The fresh details provided by PA officials regarding their approach toward a potential agreement between Israel and Saudi Arabia further highlight that Ramallah is willing to suffice with far less than statehood, which has long been seen as its condition for backing moves by additional Arab countries to normalize ties with Israel.
The Abraham Accords negotiations of 2020 unfolded without the knowledge of the Palestinians, and Ramallah came out bitterly against the agreements, causing rifts in its ties with the United Arab Emirates and Bahrain that have still not completely healed.
With the talks over a potential deal between Israel and Saudi Arabia taking place more openly, the PA is engaging with the Saudis as well as the brokers in the Biden administration, and sent a senior delegation to Riyadh earlier this month to discuss the issue.
One of the Palestinian officials said that the PA doesn’t oppose Saudi Arabia’s talks with the US, noting that they largely have to do with the US-Saudi bilateral relationship.
Indeed, Riyadh is looking to sign a NATO-like defense pact with the US, to purchase top-notch weaponry from Washington, and to obtain support for a civilian nuclear program on Saudi soil, US and Israeli officials familiar with the matter have told The Times of Israel.
“But we also delivered our demands to the Saudis and from the Americans. We want them to include the Palestinian cause in their talks with the Americans and the Israelis,” one of the Palestinian officials said Friday.
“Saudi Arabia has agreed completely to our demands. They told us that they are not brokers between us and the Israelis; rather, they are our partners and that we (the Palestinians and the Saudis) are on the same side,” the official added.
Both PA officials were careful to talk respectfully of “our Saudi brothers” and expressed confidence that Riyadh would take the Palestinians into account when negotiating with the Biden administration.
Ramallah is now waiting to hear back from the Saudis and the Americans, the PA officials said, adding that they expected an update when US Secretary of State Antony Blinken visits Jerusalem and Ramallah next month. Washington has not yet finalized the details of the trip.
During the Palestinians’ visit earlier this month, Saudi leaders assured the delegation that Riyadh “will not abandon” the Palestinian cause as it weighs normalization with Israel, according to an Arab and a US official.
Follow-up conversations between US, Israeli, Palestinian and Saudi officials took place on the sidelines of the UN General Assembly last week, but Riyadh will likely need several months to study the issue before raising specific Palestinian-related demands in its talks with the Biden administration, the US and the Arab official said at the time.
An opportunity to address prisoner payments?
One of the Palestinian officials said that meetings on the UNGA sidelines were productive but did not lead to any major breakthroughs.
Both Palestinian officials said the US used its meetings with Palestinian officials to again raise its objection to Ramallah’s social welfare payments, which include stipends to terrorists and the families of slain attackers.

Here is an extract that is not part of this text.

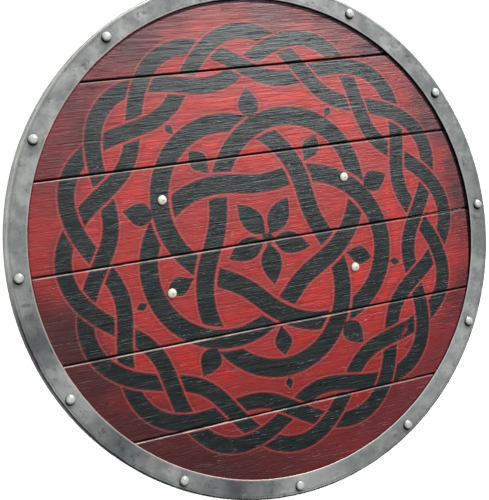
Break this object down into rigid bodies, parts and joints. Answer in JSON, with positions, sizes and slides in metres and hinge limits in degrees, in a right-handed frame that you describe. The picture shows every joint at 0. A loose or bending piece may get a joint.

The policy has been pilloried by critics as incentivizing terror, but Ramallah has long defended the payments as a form of social welfare and necessary compensation for victims of what they say is Israel’s callous military justice system in the West Bank.
An official familiar with the issue said amending the policy would make it easier for the US to advance other Palestinian demands in the talks with Saudi Arabia.
One of the Palestinian officials said the prisoner payments are something Ramallah would be happy to discuss in negotiations with Israel.
“We are open-minded and prepared to negotiate all of the details, but nobody should instruct us how to deal with our internal issue,” the official said, insisting that the PA has a right to provide support to families in need.
Saudi Arabia has worked to deepen its engagement on the Israeli-Palestinian conflict amid the normalization negotiations. Last week, it unveiled an initiative developed with the European Union aimed at reinvigorating the peace process. Saudi Arabia’s ambassador to Jordan began serving as Riyadh’s first-ever nonresident ambassador to Palestine as well as its first-ever nonresident consul general to Jerusalem.